— start —

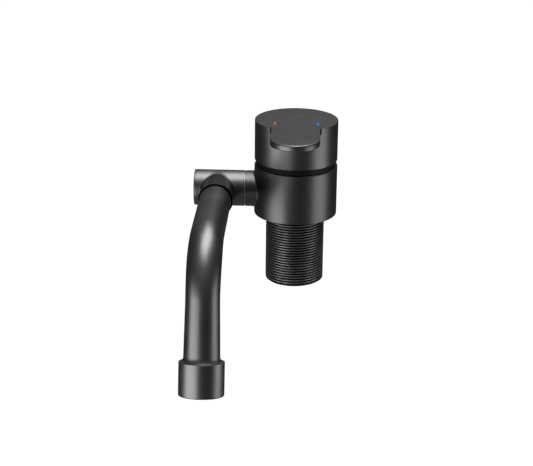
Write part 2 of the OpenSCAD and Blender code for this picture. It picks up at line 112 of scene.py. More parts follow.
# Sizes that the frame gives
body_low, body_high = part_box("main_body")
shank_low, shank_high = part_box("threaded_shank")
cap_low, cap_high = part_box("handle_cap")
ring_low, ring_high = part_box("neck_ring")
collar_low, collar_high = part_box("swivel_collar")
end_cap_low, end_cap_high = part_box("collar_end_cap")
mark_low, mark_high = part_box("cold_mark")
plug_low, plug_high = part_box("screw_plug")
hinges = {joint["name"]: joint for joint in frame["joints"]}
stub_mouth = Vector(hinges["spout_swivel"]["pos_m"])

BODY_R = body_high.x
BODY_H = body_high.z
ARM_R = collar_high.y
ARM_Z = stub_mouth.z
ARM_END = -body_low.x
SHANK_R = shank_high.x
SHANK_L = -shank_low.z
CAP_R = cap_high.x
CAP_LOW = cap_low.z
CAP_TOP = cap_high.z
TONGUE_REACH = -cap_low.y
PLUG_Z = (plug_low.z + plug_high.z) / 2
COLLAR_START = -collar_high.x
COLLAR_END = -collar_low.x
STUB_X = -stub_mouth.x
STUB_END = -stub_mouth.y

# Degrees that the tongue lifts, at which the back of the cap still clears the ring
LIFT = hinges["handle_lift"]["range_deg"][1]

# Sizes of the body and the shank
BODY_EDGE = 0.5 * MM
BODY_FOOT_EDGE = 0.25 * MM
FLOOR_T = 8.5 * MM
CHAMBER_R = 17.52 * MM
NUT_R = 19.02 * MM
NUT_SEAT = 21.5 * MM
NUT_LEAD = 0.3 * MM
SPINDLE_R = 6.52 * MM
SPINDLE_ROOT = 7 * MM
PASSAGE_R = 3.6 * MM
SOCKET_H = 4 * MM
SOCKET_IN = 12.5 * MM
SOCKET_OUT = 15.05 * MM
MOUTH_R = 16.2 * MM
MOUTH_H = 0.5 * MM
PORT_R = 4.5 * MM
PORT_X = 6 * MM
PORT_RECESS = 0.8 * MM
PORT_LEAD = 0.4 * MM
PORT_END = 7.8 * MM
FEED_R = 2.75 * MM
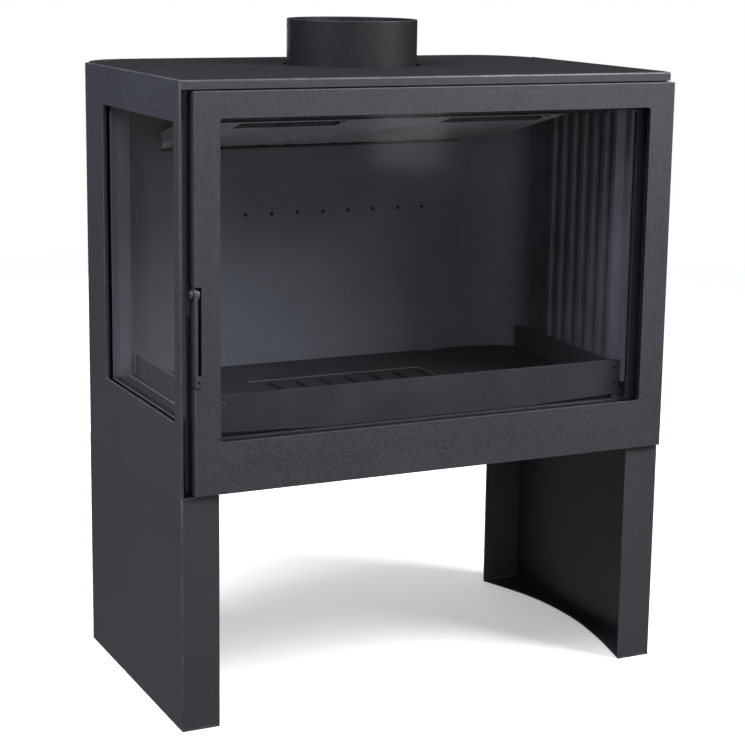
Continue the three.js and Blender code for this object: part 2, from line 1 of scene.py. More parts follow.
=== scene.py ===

— end —

The request: Copy the records above exactly.

Response:
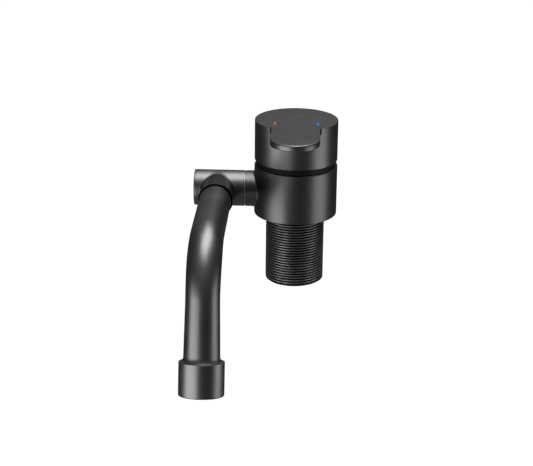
Write part 2 of the OpenSCAD and Blender code for this picture. It picks up at line 112 of scene.py. More parts follow.
# Sizes that the frame gives
body_low, body_high = part_box("main_body")
shank_low, shank_high = part_box("threaded_shank")
cap_low, cap_high = part_box("handle_cap")
ring_low, ring_high = part_box("neck_ring")
collar_low, collar_high = part_box("swivel_collar")
end_cap_low, end_cap_high = part_box("collar_end_cap")
mark_low, mark_high = part_box("cold_mark")
plug_low, plug_high = part_box("screw_plug")
hinges = {joint["name"]: joint for joint in frame["joints"]}
stub_mouth = Vector(hinges["spout_swivel"]["pos_m"])

BODY_R = body_high.x
BODY_H = body_high.z
ARM_R = collar_high.y
ARM_Z = stub_mouth.z
ARM_END = -body_low.x
SHANK_R = shank_high.x
SHANK_L = -shank_low.z
CAP_R = cap_high.x
CAP_LOW = cap_low.z
CAP_TOP = cap_high.z
TONGUE_REACH = -cap_low.y
PLUG_Z = (plug_low.z + plug_high.z) / 2
COLLAR_START = -collar_high.x
COLLAR_END = -collar_low.x
STUB_X = -stub_mouth.x
STUB_END = -stub_mouth.y

# Degrees that the tongue lifts, at which the back of the cap still clears the ring
LIFT = hinges["handle_lift"]["range_deg"][1]

# Sizes of the body and the shank
BODY_EDGE = 0.5 * MM
BODY_FOOT_EDGE = 0.25 * MM
FLOOR_T = 8.5 * MM
CHAMBER_R = 17.52 * MM
NUT_R = 19.02 * MM
NUT_SEAT = 21.5 * MM
NUT_LEAD = 0.3 * MM
SPINDLE_R = 6.52 * MM
SPINDLE_ROOT = 7 * MM
PASSAGE_R = 3.6 * MM
SOCKET_H = 4 * MM
SOCKET_IN = 12.5 * MM
SOCKET_OUT = 15.05 * MM
MOUTH_R = 16.2 * MM
MOUTH_H = 0.5 * MM
PORT_R = 4.5 * MM
PORT_X = 6 * MM
PORT_RECESS = 0.8 * MM
PORT_LEAD = 0.4 * MM
PORT_END = 7.8 * MM
FEED_R = 2.75 * MM
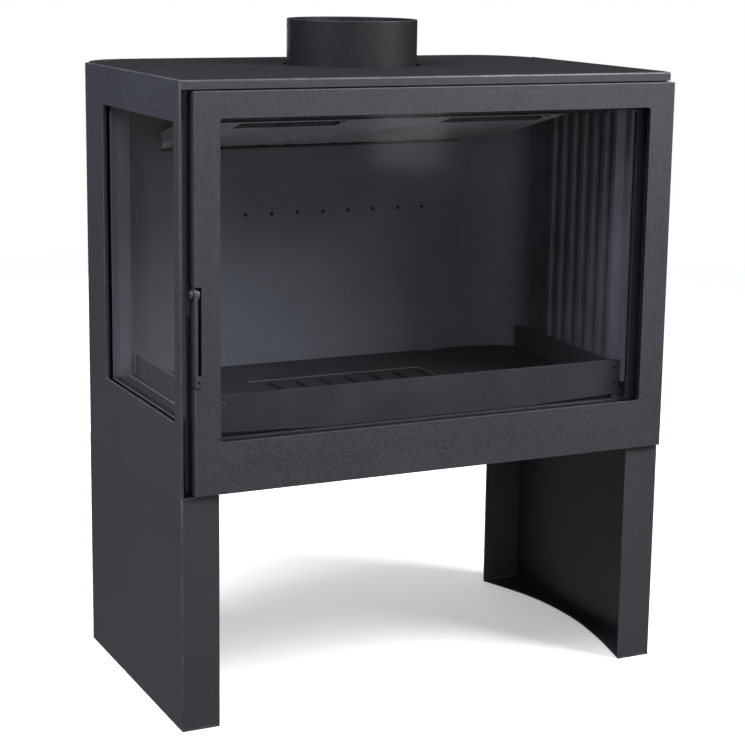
Continue the three.js and Blender code for this object: part 2, from line 1 of scene.py. More parts follow.
=== scene.py ===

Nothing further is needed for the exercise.